All of the data needs to be repeated exactly.

-=-=-

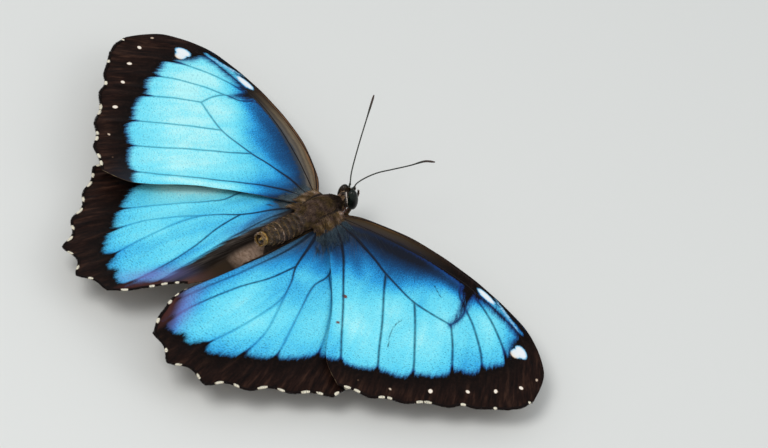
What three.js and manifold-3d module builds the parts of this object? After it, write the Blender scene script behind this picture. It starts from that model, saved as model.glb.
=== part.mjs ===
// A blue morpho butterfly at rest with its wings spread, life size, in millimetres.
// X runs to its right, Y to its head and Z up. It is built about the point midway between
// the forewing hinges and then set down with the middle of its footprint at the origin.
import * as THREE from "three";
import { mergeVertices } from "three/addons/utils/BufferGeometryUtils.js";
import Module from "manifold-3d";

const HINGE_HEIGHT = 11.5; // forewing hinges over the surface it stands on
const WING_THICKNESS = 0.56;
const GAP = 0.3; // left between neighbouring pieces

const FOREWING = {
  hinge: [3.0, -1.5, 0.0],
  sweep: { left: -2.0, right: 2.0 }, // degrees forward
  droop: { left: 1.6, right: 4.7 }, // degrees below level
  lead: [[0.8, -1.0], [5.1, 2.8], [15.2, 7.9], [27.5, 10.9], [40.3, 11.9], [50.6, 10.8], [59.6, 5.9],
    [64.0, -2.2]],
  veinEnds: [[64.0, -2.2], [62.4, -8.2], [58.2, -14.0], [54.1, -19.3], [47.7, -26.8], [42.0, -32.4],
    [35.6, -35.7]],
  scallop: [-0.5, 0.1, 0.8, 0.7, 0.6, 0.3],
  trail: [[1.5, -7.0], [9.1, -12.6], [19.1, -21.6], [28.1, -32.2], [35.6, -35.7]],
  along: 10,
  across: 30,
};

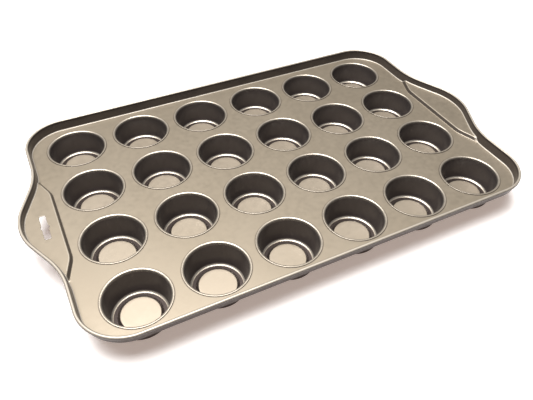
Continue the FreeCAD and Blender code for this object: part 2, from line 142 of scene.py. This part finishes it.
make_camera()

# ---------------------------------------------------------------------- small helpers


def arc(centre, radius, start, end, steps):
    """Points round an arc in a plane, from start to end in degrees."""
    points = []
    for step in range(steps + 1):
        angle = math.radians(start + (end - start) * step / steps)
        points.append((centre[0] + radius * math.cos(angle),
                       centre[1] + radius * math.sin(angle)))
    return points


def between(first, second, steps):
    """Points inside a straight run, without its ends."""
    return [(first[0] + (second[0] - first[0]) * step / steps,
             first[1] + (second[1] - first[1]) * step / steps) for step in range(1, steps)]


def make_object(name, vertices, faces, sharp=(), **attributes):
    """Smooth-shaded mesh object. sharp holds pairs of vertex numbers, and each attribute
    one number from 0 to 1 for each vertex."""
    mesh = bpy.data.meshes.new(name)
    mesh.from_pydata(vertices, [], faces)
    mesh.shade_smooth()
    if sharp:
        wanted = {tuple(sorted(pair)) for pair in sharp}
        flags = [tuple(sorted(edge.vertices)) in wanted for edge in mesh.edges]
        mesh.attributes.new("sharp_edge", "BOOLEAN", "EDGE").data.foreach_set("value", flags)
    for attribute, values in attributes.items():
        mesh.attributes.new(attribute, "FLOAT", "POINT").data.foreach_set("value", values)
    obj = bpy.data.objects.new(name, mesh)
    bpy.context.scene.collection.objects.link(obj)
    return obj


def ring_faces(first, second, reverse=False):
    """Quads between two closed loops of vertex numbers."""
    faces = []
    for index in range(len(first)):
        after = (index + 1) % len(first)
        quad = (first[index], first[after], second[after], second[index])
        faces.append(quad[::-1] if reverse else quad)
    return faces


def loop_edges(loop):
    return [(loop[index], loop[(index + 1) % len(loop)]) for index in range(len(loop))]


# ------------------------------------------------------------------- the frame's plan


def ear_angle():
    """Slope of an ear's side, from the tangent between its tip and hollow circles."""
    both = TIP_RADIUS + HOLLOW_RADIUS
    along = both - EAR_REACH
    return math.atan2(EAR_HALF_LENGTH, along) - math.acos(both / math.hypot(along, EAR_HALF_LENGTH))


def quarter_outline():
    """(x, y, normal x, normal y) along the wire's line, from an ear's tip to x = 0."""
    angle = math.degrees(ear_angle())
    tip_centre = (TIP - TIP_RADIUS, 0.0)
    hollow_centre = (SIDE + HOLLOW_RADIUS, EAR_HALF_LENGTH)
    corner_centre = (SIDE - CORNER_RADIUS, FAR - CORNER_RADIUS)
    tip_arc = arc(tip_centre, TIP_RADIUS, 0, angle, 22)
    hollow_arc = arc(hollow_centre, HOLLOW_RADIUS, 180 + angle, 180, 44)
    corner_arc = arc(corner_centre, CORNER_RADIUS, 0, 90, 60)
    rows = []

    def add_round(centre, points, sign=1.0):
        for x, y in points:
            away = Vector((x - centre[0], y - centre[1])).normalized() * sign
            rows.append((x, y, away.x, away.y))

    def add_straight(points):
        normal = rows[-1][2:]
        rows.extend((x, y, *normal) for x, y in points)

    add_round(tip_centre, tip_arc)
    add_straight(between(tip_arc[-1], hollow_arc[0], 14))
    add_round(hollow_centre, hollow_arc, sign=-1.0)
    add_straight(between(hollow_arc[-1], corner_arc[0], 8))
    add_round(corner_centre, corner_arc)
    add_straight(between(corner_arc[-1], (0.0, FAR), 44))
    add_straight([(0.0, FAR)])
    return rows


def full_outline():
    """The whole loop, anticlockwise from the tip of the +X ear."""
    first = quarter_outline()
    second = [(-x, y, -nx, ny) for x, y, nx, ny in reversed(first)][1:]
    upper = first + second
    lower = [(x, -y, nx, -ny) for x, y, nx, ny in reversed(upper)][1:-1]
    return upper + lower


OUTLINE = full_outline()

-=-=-

FULL RESPONSE —
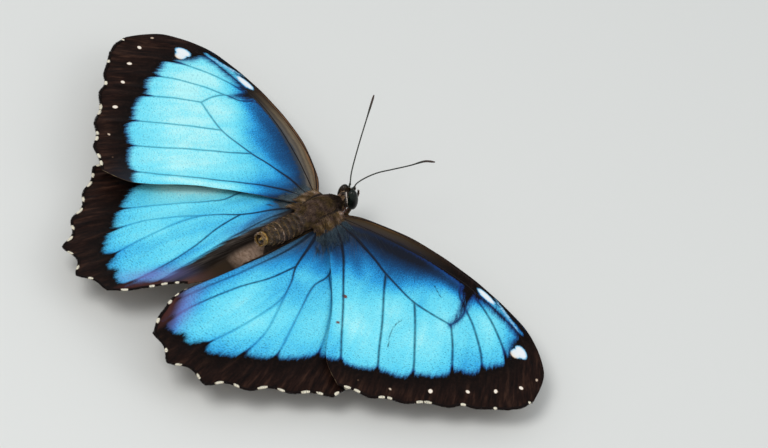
What three.js and manifold-3d module builds the parts of this object? After it, write the Blender scene script behind this picture. It starts from that model, saved as model.glb.
=== part.mjs ===
// A blue morpho butterfly at rest with its wings spread, life size, in millimetres.
// X runs to its right, Y to its head and Z up. It is built about the point midway between
// the forewing hinges and then set down with the middle of its footprint at the origin.
import * as THREE from "three";
import { mergeVertices } from "three/addons/utils/BufferGeometryUtils.js";
import Module from "manifold-3d";

const HINGE_HEIGHT = 11.5; // forewing hinges over the surface it stands on
const WING_THICKNESS = 0.56;
const GAP = 0.3; // left between neighbouring pieces

const FOREWING = {
  hinge: [3.0, -1.5, 0.0],
  sweep: { left: -2.0, right: 2.0 }, // degrees forward
  droop: { left: 1.6, right: 4.7 }, // degrees below level
  lead: [[0.8, -1.0], [5.1, 2.8], [15.2, 7.9], [27.5, 10.9], [40.3, 11.9], [50.6, 10.8], [59.6, 5.9],
    [64.0, -2.2]],
  veinEnds: [[64.0, -2.2], [62.4, -8.2], [58.2, -14.0], [54.1, -19.3], [47.7, -26.8], [42.0, -32.4],
    [35.6, -35.7]],
  scallop: [-0.5, 0.1, 0.8, 0.7, 0.6, 0.3],
  trail: [[1.5, -7.0], [9.1, -12.6], [19.1, -21.6], [28.1, -32.2], [35.6, -35.7]],
  along: 10,
  across: 30,
};

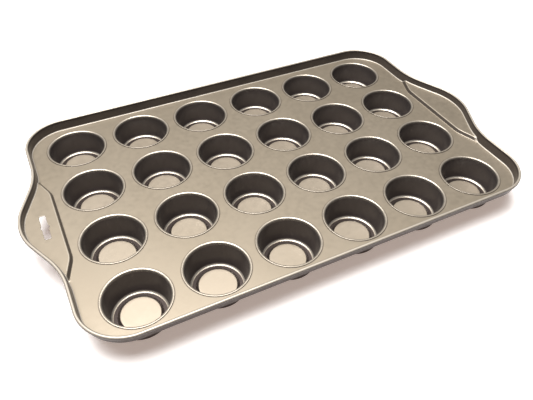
Continue the FreeCAD and Blender code for this object: part 2, from line 142 of scene.py. This part finishes it.
make_camera()

# ---------------------------------------------------------------------- small helpers


def arc(centre, radius, start, end, steps):
    """Points round an arc in a plane, from start to end in degrees."""
    points = []
    for step in range(steps + 1):
        angle = math.radians(start + (end - start) * step / steps)
        points.append((centre[0] + radius * math.cos(angle),
                       centre[1] + radius * math.sin(angle)))
    return points


def between(first, second, steps):
    """Points inside a straight run, without its ends."""
    return [(first[0] + (second[0] - first[0]) * step / steps,
             first[1] + (second[1] - first[1]) * step / steps) for step in range(1, steps)]


def make_object(name, vertices, faces, sharp=(), **attributes):
    """Smooth-shaded mesh object. sharp holds pairs of vertex numbers, and each attribute
    one number from 0 to 1 for each vertex."""
    mesh = bpy.data.meshes.new(name)
    mesh.from_pydata(vertices, [], faces)
    mesh.shade_smooth()
    if sharp:
        wanted = {tuple(sorted(pair)) for pair in sharp}
        flags = [tuple(sorted(edge.vertices)) in wanted for edge in mesh.edges]
        mesh.attributes.new("sharp_edge", "BOOLEAN", "EDGE").data.foreach_set("value", flags)
    for attribute, values in attributes.items():
        mesh.attributes.new(attribute, "FLOAT", "POINT").data.foreach_set("value", values)
    obj = bpy.data.objects.new(name, mesh)
    bpy.context.scene.collection.objects.link(obj)
    return obj


def ring_faces(first, second, reverse=False):
    """Quads between two closed loops of vertex numbers."""
    faces = []
    for index in range(len(first)):
        after = (index + 1) % len(first)
        quad = (first[index], first[after], second[after], second[index])
        faces.append(quad[::-1] if reverse else quad)
    return faces


def loop_edges(loop):
    return [(loop[index], loop[(index + 1) % len(loop)]) for index in range(len(loop))]


# ------------------------------------------------------------------- the frame's plan


def ear_angle():
    """Slope of an ear's side, from the tangent between its tip and hollow circles."""
    both = TIP_RADIUS + HOLLOW_RADIUS
    along = both - EAR_REACH
    return math.atan2(EAR_HALF_LENGTH, along) - math.acos(both / math.hypot(along, EAR_HALF_LENGTH))


def quarter_outline():
    """(x, y, normal x, normal y) along the wire's line, from an ear's tip to x = 0."""
    angle = math.degrees(ear_angle())
    tip_centre = (TIP - TIP_RADIUS, 0.0)
    hollow_centre = (SIDE + HOLLOW_RADIUS, EAR_HALF_LENGTH)
    corner_centre = (SIDE - CORNER_RADIUS, FAR - CORNER_RADIUS)
    tip_arc = arc(tip_centre, TIP_RADIUS, 0, angle, 22)
    hollow_arc = arc(hollow_centre, HOLLOW_RADIUS, 180 + angle, 180, 44)
    corner_arc = arc(corner_centre, CORNER_RADIUS, 0, 90, 60)
    rows = []

    def add_round(centre, points, sign=1.0):
        for x, y in points:
            away = Vector((x - centre[0], y - centre[1])).normalized() * sign
            rows.append((x, y, away.x, away.y))

    def add_straight(points):
        normal = rows[-1][2:]
        rows.extend((x, y, *normal) for x, y in points)

    add_round(tip_centre, tip_arc)
    add_straight(between(tip_arc[-1], hollow_arc[0], 14))
    add_round(hollow_centre, hollow_arc, sign=-1.0)
    add_straight(between(hollow_arc[-1], corner_arc[0], 8))
    add_round(corner_centre, corner_arc)
    add_straight(between(corner_arc[-1], (0.0, FAR), 44))
    add_straight([(0.0, FAR)])
    return rows


def full_outline():
    """The whole loop, anticlockwise from the tip of the +X ear."""
    first = quarter_outline()
    second = [(-x, y, -nx, ny) for x, y, nx, ny in reversed(first)][1:]
    upper = first + second
    lower = [(x, -y, nx, -ny) for x, y, nx, ny in reversed(upper)][1:-1]
    return upper + lower


OUTLINE = full_outline()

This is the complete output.